Heute bin ich mindestens 90 % auf Asphalt gelaufen, die Füße brennen schon jetzt und ich vermute, dass sich das in den nächsten 8 km nicht mehr ändern wird. Das denke ich gerade und - schon biegt der E1 auf einen naturbelassenen Pfad und führt mich den Berg hinauf. Riesige Bärlauchfelder säumen den Weg, allerdings ist es schon etwas spät im Jahr, denn sie treiben bereits Knospen und haben teilweise zu blühen begonnen. Und nein – es sind keine Maiglöckchen!

Als ich die Anhöhe erreicht habe und sich der Blick öffnet, sehe ich unten im Tal Niedermarsberg - oben thront Obermarsberg auf dem nach drei Seiten steil abfallenden Bergplateau. Bei dieser Lage ist es kein Wunder, dass dieser Hügel bereits vor vielen Tausend Jahren bewohnt wurde. Steinzeitliche Funde belegen dies.

Das Ziel vor Augen, selbst wenn es noch einige Kilometer entfernt ist, läuft es sich gleich viel besser.

Obermarsberg betrete ich auf der flachen Südseite durch die Hexengasse.

Vielleicht werde ich dieses historische Städtchen, das bis 1975 noch Stadtrechte hatte, morgen erkunden. Heute mache ich jedenfalls keinen Schritt mehr als nötig.

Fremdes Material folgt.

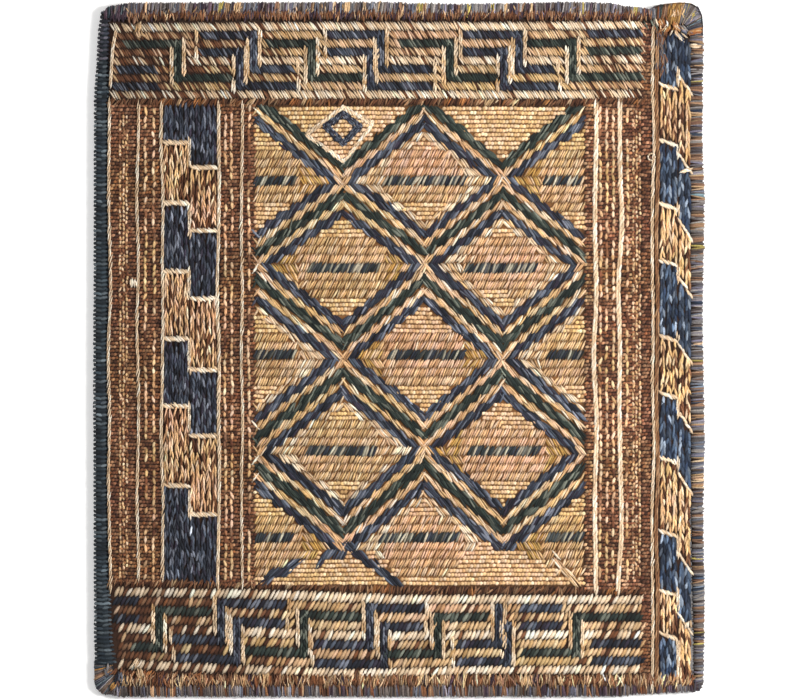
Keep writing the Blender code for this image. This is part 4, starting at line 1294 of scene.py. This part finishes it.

Der Check-in im „Bei Steggers“ läuft problemlos und ich kann sogar noch ein Bier fürs Zimmer bekommen. Dieses liegt direkt unter dem Dach, hat einen Balkon und einen tollen Ausblick. Und viele niedrige Dachschrägen. Ich darf also besonders auf meinen Kopf aufpassen, denn sonst kann ich auch schon tagsüber Sterne sehen.

Da ich mein Essen dabei habe, bleibe ich den Rest des Tages in Zimmer und revidiere meine Planung für nächste Woche. Ich hatte für Dienstag und Mittwoch eine Nacht im Wald und eine Nacht auf dem Campingplatz vorgesehen. Da der Wetterbericht für beide Tage über 10 mm Niederschlag vorsieht und ich auch so schon genug am Kämpfen bin, „verschiebe“ ich die Etappenpunkte etwas und buche mir ein Dach über dem Kopf. Ich bin froh, dass das geklappt hat.

Fazit: Sonnenschein macht mehr Spaß, auch wenn die Füße genauso wehtun.